A Versailles, le contre-coup fut tel, qu’en peu de jours tout changea. Le 2 août, douze jours après l’assemblée de Vizille, le roi convoquait à Romans les trois ordres du Dauphiné. Le 8 août, la cour plénière était suspendue et les états-généraux étaient convoqués pour le 1er mai 1789. Brienne essayait encore de ressaisir le pouvoir et de se. Venger : il venait d’ordonner l’arrestation de Mounier et du comte de Morges, quand il fut lui-même renversé et remplacé par Necker. Un mois après la tenue de l’assemblée, que d’un bout à l’autre du royaume la reconnaissance publique nommait « les états de Vizille, » le Dauphiné avait recouvré ses antiques assemblées, la France ses états-généraux, et la monarchie avait rappelé dans ses conseils le seul ministre qui pût encore la sauver.


IV

Quel était donc le trait particulier des résolutions prises à Vizille ? Les états-généraux avaient déjà été réclamés par tous les parlemens, le libre vote de l’impôt, la liberté individuelle proclamés dans toutes les remontrances. Les mots sont les mêmes, les idées semblables. D’où vient le retentissement prolongé et la puissance incomparable de l’explosion ?

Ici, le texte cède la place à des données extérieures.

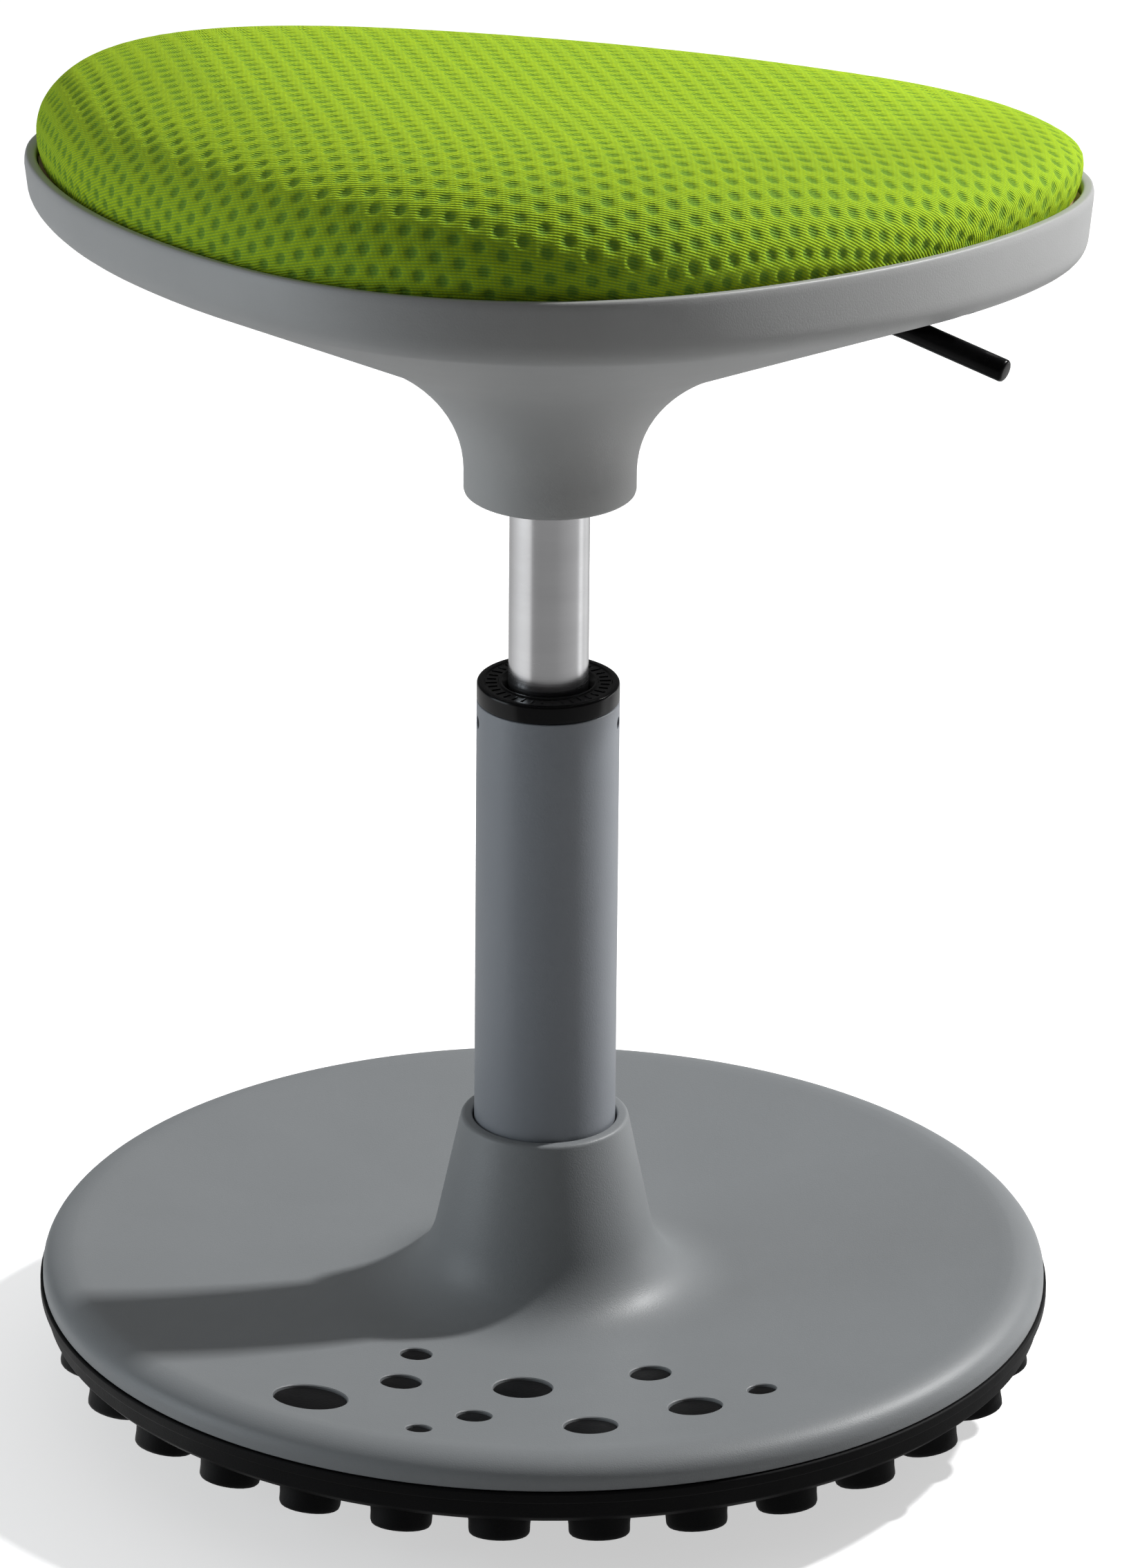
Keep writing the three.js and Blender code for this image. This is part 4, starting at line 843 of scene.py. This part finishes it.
cushion = stack("cushion_cover", 160, len(cushion_line(0)), cushion_point)
drawn = BVHTree.FromObject(cushion, bpy.context.evaluated_depsgraph_get())
pad_voxel, cover_voxel = 0.0045, 0.0022
foam_pressure, cloth_frames, most_push, spreads = 4, 20, 0.001, 8
foam_push, pushes = None, []
# The foam's push is worked out on a coarse copy, as cloth with pressure inside it.
only(cushion)
bpy.ops.object.duplicate()
pad = bpy.context.object
remeshed(pad, pad_voxel)
rest = [(corner.co.copy(), corner.normal.copy()) for corner in pad.data.vertices]
bpy.ops.object.modifier_add(type="CLOTH")
cloth = pad.modifiers[-1]
cloth.settings.use_pressure = True
cloth.settings.uniform_pressure_force = foam_pressure
cloth.settings.effector_weights.gravity = 0
cloth.point_cache.frame_start, cloth.point_cache.frame_end = 1, cloth_frames
for step in range(1, cloth_frames + 1):
    scene.frame_set(step)
shaped = pad.evaluated_get(bpy.context.evaluated_depsgraph_get()).to_mesh()
pushes = [max(0.0, min(most_push, (corner.co - start).dot(normal)))
          for corner, (start, normal) in zip(shaped.vertices, rest)]
scene.frame_set(1)
# Each point's push is averaged with its neighbours', a few times over.
for _ in range(spreads):
    total, count = list(pushes), [1] * len(pushes)
    for line in pad.data.edges:
        a, b = line.vertices
        total[a] += pushes[b]
        total[b] += pushes[a]
        count[a] += 1
        count[b] += 1
    pushes = [t / c for t, c in zip(total, count)]
foam_push = KDTree(len(rest))
for i, (start, normal) in enumerate(rest):
    foam_push.insert(start, i)
foam_push.balance()
bpy.data.objects.remove(pad)
remeshed(cushion, cover_voxel)

# The fine mesh is laid back on the drawn skin and pushed out. The push fades towards the foot.
for corner in cushion.data.vertices:
    spot, normal, _, _ = drawn.find_nearest(corner.co)
    push = draw_in * mm
    if foam_push:
        found = [(pushes[i], 1 / (far + 0.0005)) for _, i, far in foam_push.find_n(spot, 4)]
        push = sum(p * w for p, w in found) / sum(w for _, w in found)
    corner.co = spot + normal * push * clamped((spot.z / mm + 1) / 4)

# The cover's cloth coordinates run outwards from the middle of the top, by the way along the
# surface, so that the dimples keep their size down the sides.
profiles = []
profile_count = 120
for i in range(profile_count):
    line = cushion_line(2 * math.pi * i / profile_count)[::-1]
    ways, total = [], 0.0
    for j, point in enumerate(line):
        if j:
            total += (point - line[j - 1]).length
        here = point - Vector((*shift, 0))
        ways.append((math.hypot(here.x, here.y), point.z, total))
    profiles.append(ways)


def way_out(profile, r, z):
    """How far along the surface a point lies from the middle of the top."""
    best, found = 1e9, 0.0
    for (r0, z0, s0), (r1, z1, s1) in zip(profile, profile[1:]):
        dr, dz = r1 - r0, z1 - z0
        t = clamped(((r - r0) * dr + (z - z0) * dz) / (dr * dr + dz * dz + 1e-9))
        off = (r0 + dr * t - r) ** 2 + (z0 + dz * t - z) ** 2
        if off < best:
            best, found = off, s0 + (s1 - s0) * t
    return found


cloth_turn = math.radians(14)
bow_from = 0.62
cloth_map, thread_map = [], []
for corner in cushion.data.vertices:
    x, y, z = corner.co / mm - Vector((*shift, 0))
    angle, r = math.atan2(y, x) % (2 * math.pi), math.hypot(x, y)
    place = angle / (2 * math.pi) * profile_count
    low, part = int(place) % profile_count, place % 1
    high = (low + 1) % profile_count
    way = way_out(profiles[low], r, z) * (1 - part) + way_out(profiles[high], r, z) * part
    way *= mm
    cloth_map.append((way * math.cos(angle), way * math.sin(angle)))
    # The threads cross the top almost straight and bow round with the edge at the sides.
    straight = -way * math.sin(angle + cloth_turn)
    edge_share = smooth_step(clamped((r / outline(angle, bulge) - bow_from) / (1 - bow_from)))
    edge_share *= 0.5 - 0.5 * math.sin(angle)
    thread_map.append((straight * (1 - edge_share) + way * edge_share, edge_share))


def face_corners():
    """The point that each face corner of the cushion belongs to."""
    corners = [0] * len(cushion.data.loops)
    cushion.data.loops.foreach_get("vertex_index", corners)
    return corners


for name, places in (("cloth", cloth_map), ("threads", thread_map)):
    layer = cushion.data.uv_layers.new(name=name)
    layer.data.foreach_set("uv", [value for i in face_corners() for value in places[i]])
only(cushion)
bpy.ops.object.modifier_add(type="SUBSURF")
finer = cushion.modifiers[-1]
finer.levels = finer.render_levels = 1
bpy.ops.object.modifier_apply(modifier=finer.name)

# Each dimple is pressed into the mesh itself, in staggered rows.
pitch_u, pitch_v, dimple_depth = 0.0088, 0.0148, 0.00065
dimple_inner, dimple_outer = 0.0010, 0.0034
turn_cos, turn_sin = math.cos(cloth_turn), math.sin(cloth_turn)
corners = face_corners()
flat = [0.0] * (2 * len(corners))
cushion.data.uv_layers["cloth"].data.foreach_get("uv", flat)
spots = {i: (flat[2 * k], flat[2 * k + 1]) for k, i in enumerate(corners)}
sunk = []
for corner in cushion.data.vertices:
    u, v = spots[corner.index]
    u, v = u * turn_cos - v * turn_sin, u * turn_sin + v * turn_cos
    far = min(math.hypot(((u / pitch_u + off) % 1 - 0.5) * pitch_u,
                         ((v / pitch_v + off) % 1 - 0.5) * pitch_v) for off in (0.0, 0.5))
    pressed = smooth_step(clamped((dimple_outer - far) / (dimple_outer - dimple_inner)))
    top = clamped((corner.co.z / mm + 1.5) / 3)
    sunk.append(corner.co - corner.normal * dimple_depth * pressed * top)
for corner, place in zip(cushion.data.vertices, sunk):
    corner.co = place

# The underside is flat and lies on the board, out of sight. Its small faces are taken away and one
# fan closes it, only now, because a fan can't be subdivided well.
only(cushion)
fan_share = 0.88
for face in cushion.data.polygons:
    off_centre = face.center / mm - Vector((*shift, 0))
    fan_reach = outline(math.atan2(off_centre.y, off_centre.x), 0) * fan_share
    face.select = off_centre.z < board_top + 0.2 and off_centre.length < fan_reach
bpy.ops.object.mode_set(mode="EDIT")
bpy.ops.mesh.select_mode(type="FACE")
bpy.ops.mesh.delete(type="FACE")
bpy.ops.mesh.select_mode(type="VERT")
bpy.ops.mesh.select_all(action="DESELECT")
bpy.ops.mesh.select_non_manifold()
bpy.ops.mesh.extrude_region_move()
bpy.ops.mesh.merge(type="CENTER")
bpy.ops.mesh.select_all(action="SELECT")
bpy.ops.mesh.normals_make_consistent(inside=False)
bpy.ops.object.mode_set(mode="OBJECT")
cushion.data.transform(seat_placed)
only(cushion)
bpy.ops.object.shade_smooth()

mesh_cloth, shader, wire = surface("lime_mesh", (0.3, 0.46, 0.02), 0.85)
laid = wire.node("ShaderNodeUVMap", {"uv_map": "cloth"})
spot = wire.node("ShaderNodeMapping", inputs={"Vector": laid, "Rotation": (0, 0, cloth_turn)})
u = wire.node("ShaderNodeSeparateXYZ", inputs={0: spot}, out=0)
v = wire.node("ShaderNodeSeparateXYZ", inputs={0: spot}, out=1)
strung = wire.node("ShaderNodeUVMap", {"uv_map": "threads"})
run = wire.node("ShaderNodeSeparateXYZ", inputs={0: strung}, out=0)


def to_centre(a, b, off):
    """The distance to the nearest dimple of one of the two staggered sets."""
    x = (a / pitch_u + off).math("FRACT") - 0.5
    y = (b / pitch_v + off).math("FRACT") - 0.5
    return ((x * pitch_u) * (x * pitch_u) + (y * pitch_v) * (y * pitch_v)).math("SQRT")


fray_size, thread_pitch, cross_pitch = 0.0016, 0.00112, 0.0015
nearest = to_centre(u, v, 0.0).math("MINIMUM", to_centre(u, v, 0.5))

# The yarn frays each dimple's edge. Two sets of fine ribs cross to make the threads.
fray = wire.node("ShaderNodeTexNoise", inputs={"Vector": spot, "Scale": 700.0, "Detail": 3.0})
ragged = nearest + (fray - 0.5) * fray_size
hollow = wire.node("ShaderNodeMapRange", {"interpolation_type": "SMOOTHSTEP"},
                   {0: ragged, 1: 0.0014, 2: 0.0031, 3: 1.0, 4: 0.0})
yarn = ((run + (fray - 0.5) * 0.0003) * (2 * math.pi / thread_pitch)).math("SINE") * 0.5 + 0.5
cross = ((u * 0.9 + v * 0.4 + (fray - 0.5) * 0.0006) * (2 * math.pi / cross_pitch)).math("SINE") * 0.5 + 0.5
threads = yarn * (cross * 0.35 + 0.65)
cloud = wire.node("ShaderNodeTexNoise", inputs={"Vector": spot, "Scale": 60.0, "Detail": 3.0})
# The gaps between the threads are darker than their tops. This is partly the darker inner layer of the mesh
# showing through and partly painted shade between the ribs.
face = tint(wire, threads * 0.85 + cloud * 0.3 - 0.05, (0.23, 0.45, 0.05), (0.56, 0.76, 0.012))
# The dimples' hollows are darker still. This is partly the inner layer seen through the net and partly
# painted shade in the hollow.
deep = tint(wire, threads, (0.11, 0.28, 0.045), (0.22, 0.4, 0.04))
color = wire.node("ShaderNodeMix", {"data_type": "RGBA"}, {0: hollow * 0.8, 6: face, 7: deep}, out=2)
feed(shader, "Base Color", color)
feed(shader, "Roughness", threads * -0.15 + 0.92)
feed(shader, "Normal", bump(wire, threads * 0.3 - hollow * 0.12, 0.0009, 0.9))
shader.inputs["Sheen Weight"].default_value = 0.25
shader.inputs["Sheen Roughness"].default_value = 0.5
shader.inputs["Sheen Tint"].default_value = (0.85, 0.95, 0.0, 1)
shader.inputs["Specular IOR Level"].default_value = 0.06
dressed(cushion, mesh_cloth, "seat", "mesh_fabric", "seat_cushion")
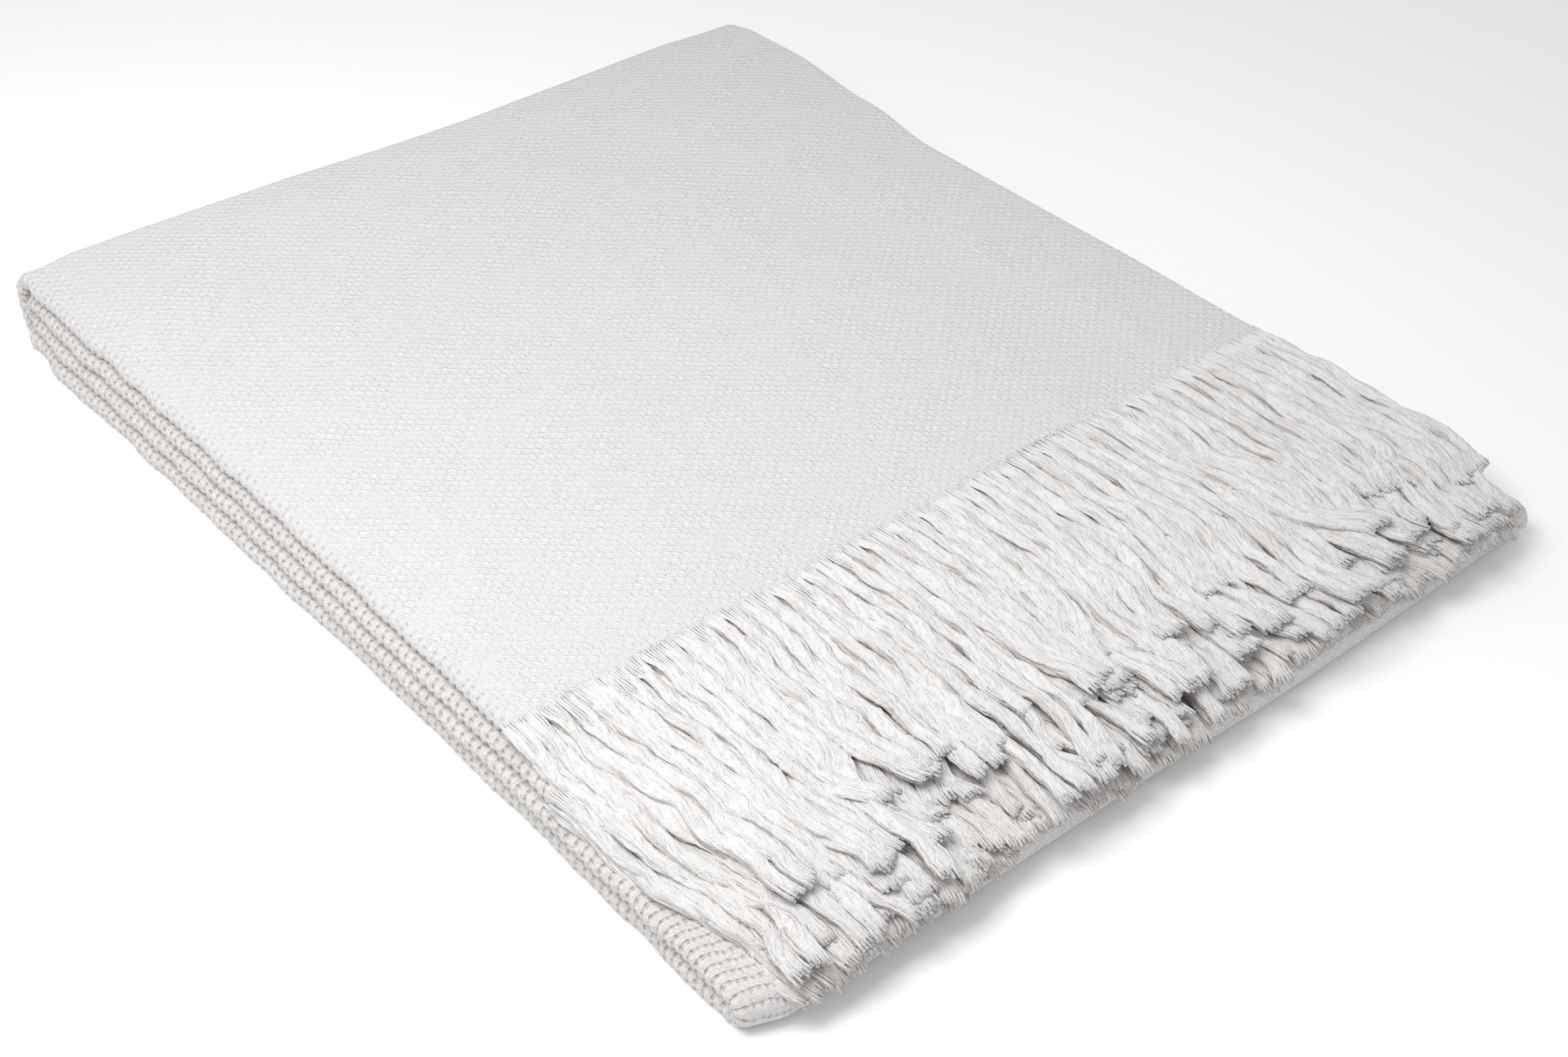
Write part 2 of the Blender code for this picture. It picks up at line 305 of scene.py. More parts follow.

Assurément, la hardiesse de la convocation n’y fut pas étrangère. Dans une société et au milieu d’institutions vieillies, à l’heure où souffle un vent d’innovation, quand l’attention publique est fatiguée de conflits dont elle a lu sans cesse le récit, dont elle connaît l’origine et prévoit le dénoûment, il arrive une heure où le besoin d’incidens imprévus s’empare des esprits. En 1788, l’ancien régime était las des vieilles formes, mais n’osait pas encore l’avouer. Il lui fallait des nouveautés sous le masque de la tradition. La résurrection des états d’une province s’assemblant pour supplier le roi de rétablir les états-généraux convenait au tempérament de la France. La forme adoptée par les Dauphinois était donc propre à leur concilier la sympathie publique.

  1. Bertrand de Molleville, Histoire de la révolution française, t. I, p. 360.